Write these cadences, these textures into your descriptions, your dialogue, your character’s thoughts and actions. Make word choices based on euphony as well as connotation. What happens, for instance, if you give your lowly character simple words but elegant phrasing, and your wealthy power broker an elitist vocabulary punctuated by crass words? How does their speech make you feel about each?

Through Cinema

Watch movies like The Mission, Last of the Mohicans, and Silence—there are enough emotionally charged dramas out there that you can find ones to your taste—and analyze the composition of the actors on the screen. How are they connected or disconnected from one another? Does the camera zoom in or zoom out or cut away? From what angle does the camera place the viewer? How does this change the emotional tension and content?

Look for ways directors, actors, and screenwriters communicate internal character through external means, through music, dialogue, physical tics and postures, movement, or visual cues.
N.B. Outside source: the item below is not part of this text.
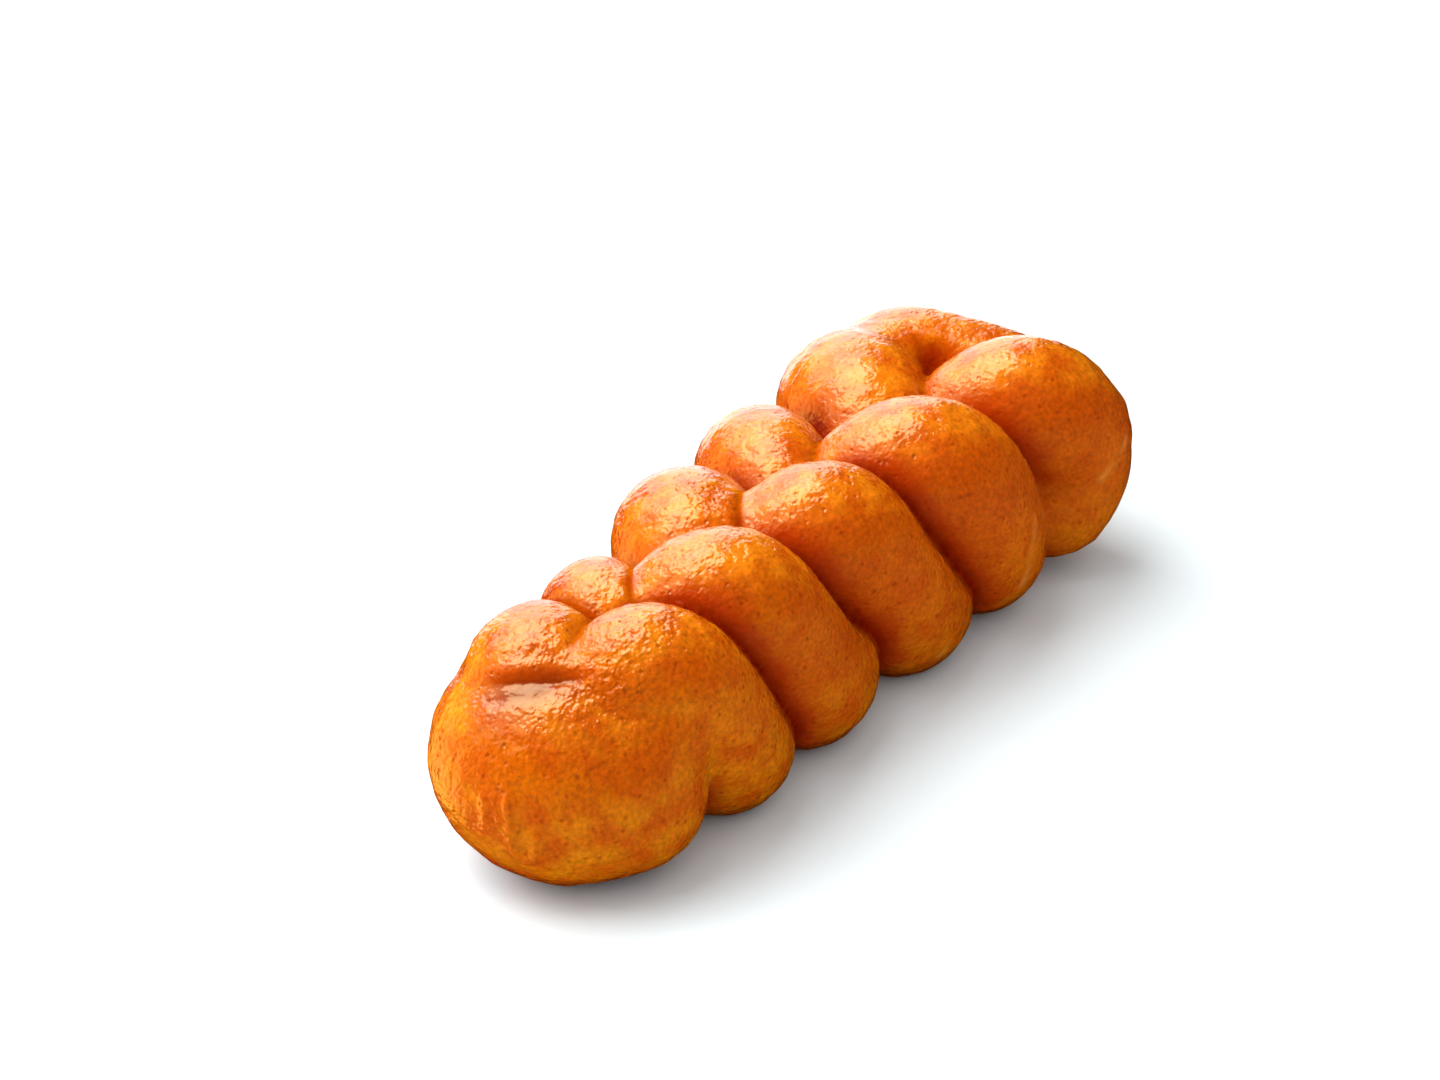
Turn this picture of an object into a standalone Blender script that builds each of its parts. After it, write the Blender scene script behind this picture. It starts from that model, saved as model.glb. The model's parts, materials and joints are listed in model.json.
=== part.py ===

How might you re-create that sight, sound, and movement in your scenes to communicate truth about your characters?

we have to know how to affect the emotions, to open people up to see inside themselves with a different light

To communicate well through art, to pierce the soul, we have to know how to affect the emotions, to open people up to see inside themselves with a different light, to see the world and the “other” in a different light, and connect their emotional responses to truth standards they have believed and ask, “Does everything match up?” Not every form of art can take a person all the way from emotion to a truth statement, but certainly many can, and certainly the novel and short story and poetry, and all other dramatic forms, should. I’m speaking not about an agenda or a sermon, but a universal truth about beauty, justice, and the human condition.

Emotions are emotions. Some are pleasant; some are not; all have power. Let’s make sure what we write with them matters.


[1] Translation mine, with help from The Hebrew and Aramaic Lexicon of the Old Testament (2000), s.v. “ḥtt.”